Why should I include this in a blog about zombies? For this part of the brain to actually affect human behavior, it has to activate a fear inside the mind. One that will shock and terrify and really grab the attention of the poor soul having the reaction. I make it no secret to those who know me that I have very few fears - I am concerned about certain things, but real active fears are very small for me. I have been through a lot of hells - physically, emotionally - all of it. I have looked on the face of evil and have been tempered by it in some ways.

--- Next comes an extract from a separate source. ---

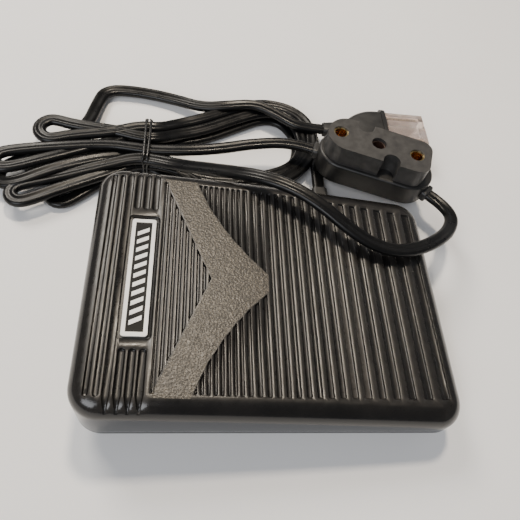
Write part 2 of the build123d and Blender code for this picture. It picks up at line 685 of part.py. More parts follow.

More simply put - my mind has to seek out the best way of scaring me to react and zombies happen to be it. They are a fear that circumvents all of my knowledge, personal strength, and capacity to rely on others in any form - they call into question my capacity to survive unlike anything else out there. Demons? Dragons? Robbers? Some super-villain?  I am not that concerned - I create this stuff for fun inside my mind. Sadly, my brain has created my zombie fear in order to maintain the ability to spook me into acting safer. Of course it sucks that when I am out at night I am watching for the start of the zombie horde, any staggering individual is gauged for optimum response while avoiding being scratched or bitten or breathed on. This is the price I pay, in some ways, to stay sane.

And that - is just a fascinatingly crazy fact about the human mind. Sometimes crazy helps it maintain a grip on reality.